---------- Source excerpt
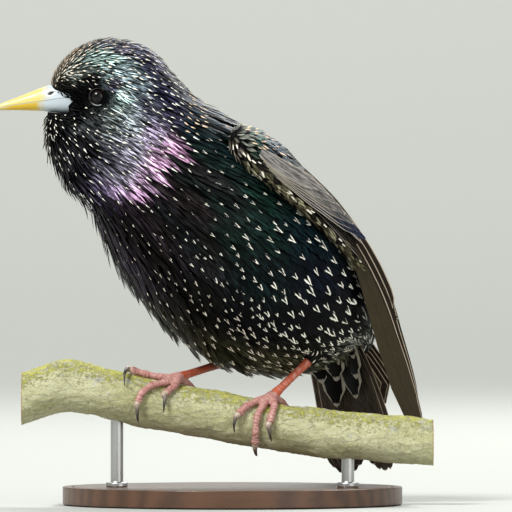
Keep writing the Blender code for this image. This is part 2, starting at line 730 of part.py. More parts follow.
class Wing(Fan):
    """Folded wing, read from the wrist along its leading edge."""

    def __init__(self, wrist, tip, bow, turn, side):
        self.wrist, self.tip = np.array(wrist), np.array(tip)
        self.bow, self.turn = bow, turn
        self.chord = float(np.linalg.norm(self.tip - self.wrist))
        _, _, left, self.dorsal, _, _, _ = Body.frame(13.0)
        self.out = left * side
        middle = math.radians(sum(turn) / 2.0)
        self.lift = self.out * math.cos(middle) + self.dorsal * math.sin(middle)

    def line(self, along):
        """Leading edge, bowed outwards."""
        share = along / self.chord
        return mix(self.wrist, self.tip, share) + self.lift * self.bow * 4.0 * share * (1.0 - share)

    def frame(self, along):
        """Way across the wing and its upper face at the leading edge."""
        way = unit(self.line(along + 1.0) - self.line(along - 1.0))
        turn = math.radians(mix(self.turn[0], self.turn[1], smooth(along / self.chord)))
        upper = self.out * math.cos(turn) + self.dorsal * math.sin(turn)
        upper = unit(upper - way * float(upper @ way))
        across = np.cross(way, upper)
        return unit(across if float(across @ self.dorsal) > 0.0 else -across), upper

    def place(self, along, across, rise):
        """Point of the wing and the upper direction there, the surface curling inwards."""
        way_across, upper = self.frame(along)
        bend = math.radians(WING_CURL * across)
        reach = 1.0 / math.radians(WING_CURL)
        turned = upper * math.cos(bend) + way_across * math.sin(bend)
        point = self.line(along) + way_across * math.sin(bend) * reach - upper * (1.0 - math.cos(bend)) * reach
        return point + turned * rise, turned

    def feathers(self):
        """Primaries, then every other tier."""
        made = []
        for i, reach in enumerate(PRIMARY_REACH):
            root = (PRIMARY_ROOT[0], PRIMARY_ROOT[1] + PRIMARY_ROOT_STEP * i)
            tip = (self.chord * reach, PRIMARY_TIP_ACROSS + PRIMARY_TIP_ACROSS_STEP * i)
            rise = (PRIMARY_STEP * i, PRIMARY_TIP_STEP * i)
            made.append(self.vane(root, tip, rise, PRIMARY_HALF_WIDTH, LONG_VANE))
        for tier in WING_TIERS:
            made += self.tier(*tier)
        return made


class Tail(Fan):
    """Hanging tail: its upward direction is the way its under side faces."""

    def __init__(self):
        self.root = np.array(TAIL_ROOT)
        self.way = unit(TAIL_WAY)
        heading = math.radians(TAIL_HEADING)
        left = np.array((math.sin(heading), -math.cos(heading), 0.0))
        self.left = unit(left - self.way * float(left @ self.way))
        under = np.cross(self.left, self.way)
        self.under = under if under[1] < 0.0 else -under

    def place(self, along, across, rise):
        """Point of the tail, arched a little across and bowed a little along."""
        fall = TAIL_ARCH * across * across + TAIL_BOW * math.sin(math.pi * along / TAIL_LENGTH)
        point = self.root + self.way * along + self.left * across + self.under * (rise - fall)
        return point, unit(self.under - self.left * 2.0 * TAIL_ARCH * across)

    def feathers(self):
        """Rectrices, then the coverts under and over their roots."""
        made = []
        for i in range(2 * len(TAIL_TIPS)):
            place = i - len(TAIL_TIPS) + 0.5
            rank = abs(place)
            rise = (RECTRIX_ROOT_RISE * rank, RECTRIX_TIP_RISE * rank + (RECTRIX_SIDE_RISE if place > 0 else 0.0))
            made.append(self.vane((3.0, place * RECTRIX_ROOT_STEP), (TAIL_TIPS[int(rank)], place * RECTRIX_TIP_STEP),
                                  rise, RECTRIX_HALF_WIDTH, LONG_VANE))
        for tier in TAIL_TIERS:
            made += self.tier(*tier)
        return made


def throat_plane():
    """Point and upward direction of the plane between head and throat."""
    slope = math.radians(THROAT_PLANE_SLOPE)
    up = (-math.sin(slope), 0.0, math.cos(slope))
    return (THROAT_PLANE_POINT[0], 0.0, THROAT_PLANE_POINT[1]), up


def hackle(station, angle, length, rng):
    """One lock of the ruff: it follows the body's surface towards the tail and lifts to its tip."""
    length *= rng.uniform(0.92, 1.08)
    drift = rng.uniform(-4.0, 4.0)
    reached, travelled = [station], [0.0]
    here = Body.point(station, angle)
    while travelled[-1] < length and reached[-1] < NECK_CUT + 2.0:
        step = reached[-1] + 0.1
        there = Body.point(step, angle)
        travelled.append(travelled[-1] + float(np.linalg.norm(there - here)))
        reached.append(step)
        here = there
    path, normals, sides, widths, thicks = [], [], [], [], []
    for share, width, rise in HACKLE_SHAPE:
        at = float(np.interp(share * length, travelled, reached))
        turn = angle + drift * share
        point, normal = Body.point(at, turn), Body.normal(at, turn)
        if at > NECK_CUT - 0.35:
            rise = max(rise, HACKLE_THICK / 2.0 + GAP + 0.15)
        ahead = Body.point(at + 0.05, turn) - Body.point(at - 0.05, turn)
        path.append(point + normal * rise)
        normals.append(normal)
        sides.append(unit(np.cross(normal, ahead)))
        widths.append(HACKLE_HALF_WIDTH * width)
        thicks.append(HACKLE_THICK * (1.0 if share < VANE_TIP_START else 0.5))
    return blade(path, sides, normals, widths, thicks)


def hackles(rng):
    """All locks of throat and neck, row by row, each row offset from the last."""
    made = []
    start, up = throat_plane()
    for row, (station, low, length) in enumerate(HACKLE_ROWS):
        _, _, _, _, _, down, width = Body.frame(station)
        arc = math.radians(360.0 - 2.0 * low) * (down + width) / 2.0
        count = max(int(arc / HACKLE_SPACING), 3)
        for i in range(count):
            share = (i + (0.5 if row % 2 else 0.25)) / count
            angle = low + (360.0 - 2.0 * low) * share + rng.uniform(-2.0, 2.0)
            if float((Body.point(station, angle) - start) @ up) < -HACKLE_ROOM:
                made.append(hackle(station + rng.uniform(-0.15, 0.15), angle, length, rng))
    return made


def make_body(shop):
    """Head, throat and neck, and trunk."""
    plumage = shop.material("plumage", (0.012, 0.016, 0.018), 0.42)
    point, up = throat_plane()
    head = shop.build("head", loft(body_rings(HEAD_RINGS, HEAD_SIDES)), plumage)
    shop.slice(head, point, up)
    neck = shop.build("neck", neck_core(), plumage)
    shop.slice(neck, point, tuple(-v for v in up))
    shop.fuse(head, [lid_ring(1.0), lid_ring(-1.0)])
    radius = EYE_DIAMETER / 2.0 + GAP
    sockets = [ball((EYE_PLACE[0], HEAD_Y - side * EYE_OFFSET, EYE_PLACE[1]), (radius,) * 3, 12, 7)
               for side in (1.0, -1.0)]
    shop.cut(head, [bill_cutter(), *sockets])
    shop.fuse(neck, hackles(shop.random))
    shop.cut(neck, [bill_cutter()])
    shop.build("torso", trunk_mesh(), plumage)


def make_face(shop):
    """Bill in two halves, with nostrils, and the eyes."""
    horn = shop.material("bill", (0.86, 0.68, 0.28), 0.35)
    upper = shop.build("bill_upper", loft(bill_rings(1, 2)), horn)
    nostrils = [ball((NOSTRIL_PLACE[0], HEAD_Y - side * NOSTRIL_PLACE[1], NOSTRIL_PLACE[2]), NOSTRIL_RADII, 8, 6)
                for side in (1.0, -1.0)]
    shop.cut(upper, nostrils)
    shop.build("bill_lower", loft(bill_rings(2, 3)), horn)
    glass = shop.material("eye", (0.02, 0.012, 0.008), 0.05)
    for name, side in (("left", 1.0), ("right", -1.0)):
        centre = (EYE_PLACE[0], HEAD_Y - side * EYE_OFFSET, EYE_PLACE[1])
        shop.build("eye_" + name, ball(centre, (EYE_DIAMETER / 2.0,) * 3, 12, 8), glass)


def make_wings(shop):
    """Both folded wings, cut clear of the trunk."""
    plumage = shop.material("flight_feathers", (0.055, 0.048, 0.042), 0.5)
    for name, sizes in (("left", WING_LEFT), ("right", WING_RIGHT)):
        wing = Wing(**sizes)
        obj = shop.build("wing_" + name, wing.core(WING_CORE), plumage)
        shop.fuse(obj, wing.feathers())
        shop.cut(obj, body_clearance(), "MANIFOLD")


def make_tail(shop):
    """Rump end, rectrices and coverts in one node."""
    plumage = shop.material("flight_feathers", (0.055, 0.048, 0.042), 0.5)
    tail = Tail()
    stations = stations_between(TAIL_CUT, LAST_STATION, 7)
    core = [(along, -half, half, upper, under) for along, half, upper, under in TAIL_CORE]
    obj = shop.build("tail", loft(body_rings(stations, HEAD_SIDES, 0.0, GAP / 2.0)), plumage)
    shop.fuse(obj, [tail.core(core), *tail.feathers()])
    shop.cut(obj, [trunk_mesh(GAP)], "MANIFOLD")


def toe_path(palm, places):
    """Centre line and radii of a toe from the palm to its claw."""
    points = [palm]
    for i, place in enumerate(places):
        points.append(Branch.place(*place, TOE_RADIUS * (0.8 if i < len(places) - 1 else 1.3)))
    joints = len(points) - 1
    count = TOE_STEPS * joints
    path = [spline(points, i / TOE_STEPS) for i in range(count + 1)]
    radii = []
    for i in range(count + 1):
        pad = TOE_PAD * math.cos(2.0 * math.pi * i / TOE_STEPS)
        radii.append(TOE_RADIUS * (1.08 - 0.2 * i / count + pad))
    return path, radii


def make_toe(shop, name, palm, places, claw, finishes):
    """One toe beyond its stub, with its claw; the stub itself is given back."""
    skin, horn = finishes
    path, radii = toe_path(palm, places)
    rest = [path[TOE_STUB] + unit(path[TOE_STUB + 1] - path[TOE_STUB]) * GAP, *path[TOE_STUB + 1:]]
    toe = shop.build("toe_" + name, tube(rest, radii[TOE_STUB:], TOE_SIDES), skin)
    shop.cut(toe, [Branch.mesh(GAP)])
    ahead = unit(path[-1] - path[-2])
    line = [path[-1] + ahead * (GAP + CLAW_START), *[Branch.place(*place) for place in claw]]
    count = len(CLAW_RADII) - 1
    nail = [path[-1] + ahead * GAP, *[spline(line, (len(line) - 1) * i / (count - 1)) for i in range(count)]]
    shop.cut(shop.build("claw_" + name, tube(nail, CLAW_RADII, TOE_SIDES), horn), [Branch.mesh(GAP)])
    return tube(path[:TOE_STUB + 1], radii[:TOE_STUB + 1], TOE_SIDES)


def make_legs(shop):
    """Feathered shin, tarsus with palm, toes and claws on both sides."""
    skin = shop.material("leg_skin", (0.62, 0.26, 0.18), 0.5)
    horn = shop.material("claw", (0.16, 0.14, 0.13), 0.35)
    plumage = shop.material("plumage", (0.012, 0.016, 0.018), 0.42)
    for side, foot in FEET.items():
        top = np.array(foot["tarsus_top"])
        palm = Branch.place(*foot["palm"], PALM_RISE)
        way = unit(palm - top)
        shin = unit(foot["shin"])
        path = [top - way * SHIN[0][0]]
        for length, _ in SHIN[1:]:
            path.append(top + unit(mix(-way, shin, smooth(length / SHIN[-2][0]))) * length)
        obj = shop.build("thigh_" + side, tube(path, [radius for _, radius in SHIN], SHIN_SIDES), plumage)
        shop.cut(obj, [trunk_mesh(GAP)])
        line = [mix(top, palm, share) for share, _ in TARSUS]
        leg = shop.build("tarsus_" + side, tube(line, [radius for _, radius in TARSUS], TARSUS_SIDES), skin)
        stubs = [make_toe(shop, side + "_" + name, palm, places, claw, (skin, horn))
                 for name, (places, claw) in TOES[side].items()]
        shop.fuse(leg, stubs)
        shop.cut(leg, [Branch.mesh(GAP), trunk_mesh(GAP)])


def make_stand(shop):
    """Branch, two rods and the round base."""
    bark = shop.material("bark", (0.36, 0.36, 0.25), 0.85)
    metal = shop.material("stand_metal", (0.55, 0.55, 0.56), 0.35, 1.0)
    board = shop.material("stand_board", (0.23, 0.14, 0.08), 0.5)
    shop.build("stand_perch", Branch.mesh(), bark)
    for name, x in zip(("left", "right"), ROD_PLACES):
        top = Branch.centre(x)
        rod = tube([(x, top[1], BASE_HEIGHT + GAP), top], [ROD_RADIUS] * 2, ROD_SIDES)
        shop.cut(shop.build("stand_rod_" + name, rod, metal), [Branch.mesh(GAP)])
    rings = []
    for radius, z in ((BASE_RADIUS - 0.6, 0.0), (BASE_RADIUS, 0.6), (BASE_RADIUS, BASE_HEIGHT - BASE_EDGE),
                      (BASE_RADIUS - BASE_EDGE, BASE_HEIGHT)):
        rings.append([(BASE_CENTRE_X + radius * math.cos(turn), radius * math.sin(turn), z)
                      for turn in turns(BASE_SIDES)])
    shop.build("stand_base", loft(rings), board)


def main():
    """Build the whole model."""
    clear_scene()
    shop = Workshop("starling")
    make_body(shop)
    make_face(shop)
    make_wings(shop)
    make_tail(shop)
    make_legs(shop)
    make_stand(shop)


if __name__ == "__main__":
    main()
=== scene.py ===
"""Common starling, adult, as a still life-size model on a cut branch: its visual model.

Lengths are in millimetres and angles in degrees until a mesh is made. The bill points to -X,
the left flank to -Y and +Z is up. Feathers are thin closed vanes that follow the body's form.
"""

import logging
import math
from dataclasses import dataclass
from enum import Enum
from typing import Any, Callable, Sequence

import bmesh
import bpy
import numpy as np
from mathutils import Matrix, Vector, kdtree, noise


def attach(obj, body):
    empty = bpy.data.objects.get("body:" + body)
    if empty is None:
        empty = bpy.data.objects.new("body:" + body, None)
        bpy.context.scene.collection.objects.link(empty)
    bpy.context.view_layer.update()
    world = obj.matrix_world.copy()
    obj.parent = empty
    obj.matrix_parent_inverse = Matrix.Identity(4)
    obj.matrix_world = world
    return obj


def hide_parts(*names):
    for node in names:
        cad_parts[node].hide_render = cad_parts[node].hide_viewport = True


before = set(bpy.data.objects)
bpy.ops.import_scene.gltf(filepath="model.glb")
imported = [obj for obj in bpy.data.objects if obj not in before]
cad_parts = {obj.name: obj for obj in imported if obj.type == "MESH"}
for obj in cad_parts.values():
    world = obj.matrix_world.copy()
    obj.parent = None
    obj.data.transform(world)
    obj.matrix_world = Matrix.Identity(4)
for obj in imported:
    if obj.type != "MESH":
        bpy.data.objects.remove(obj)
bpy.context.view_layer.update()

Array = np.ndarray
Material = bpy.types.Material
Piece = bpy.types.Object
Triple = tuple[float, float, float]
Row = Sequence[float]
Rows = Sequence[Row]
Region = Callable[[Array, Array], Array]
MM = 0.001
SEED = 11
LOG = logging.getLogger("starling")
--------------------
Exercise prompt
Print the listing above from its first line through the line with "self.lift = self.out", and stop there.

Response to this exercise
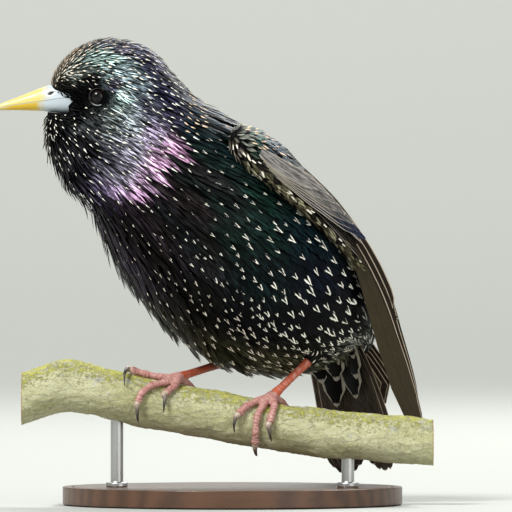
Keep writing the Blender code for this image. This is part 2, starting at line 730 of part.py. More parts follow.
class Wing(Fan):
    """Folded wing, read from the wrist along its leading edge."""

    def __init__(self, wrist, tip, bow, turn, side):
        self.wrist, self.tip = np.array(wrist), np.array(tip)
        self.bow, self.turn = bow, turn
        self.chord = float(np.linalg.norm(self.tip - self.wrist))
        _, _, left, self.dorsal, _, _, _ = Body.frame(13.0)
        self.out = left * side
        middle = math.radians(sum(turn) / 2.0)
        self.lift = self.out * math.cos(middle) + self.dorsal * math.sin(middle)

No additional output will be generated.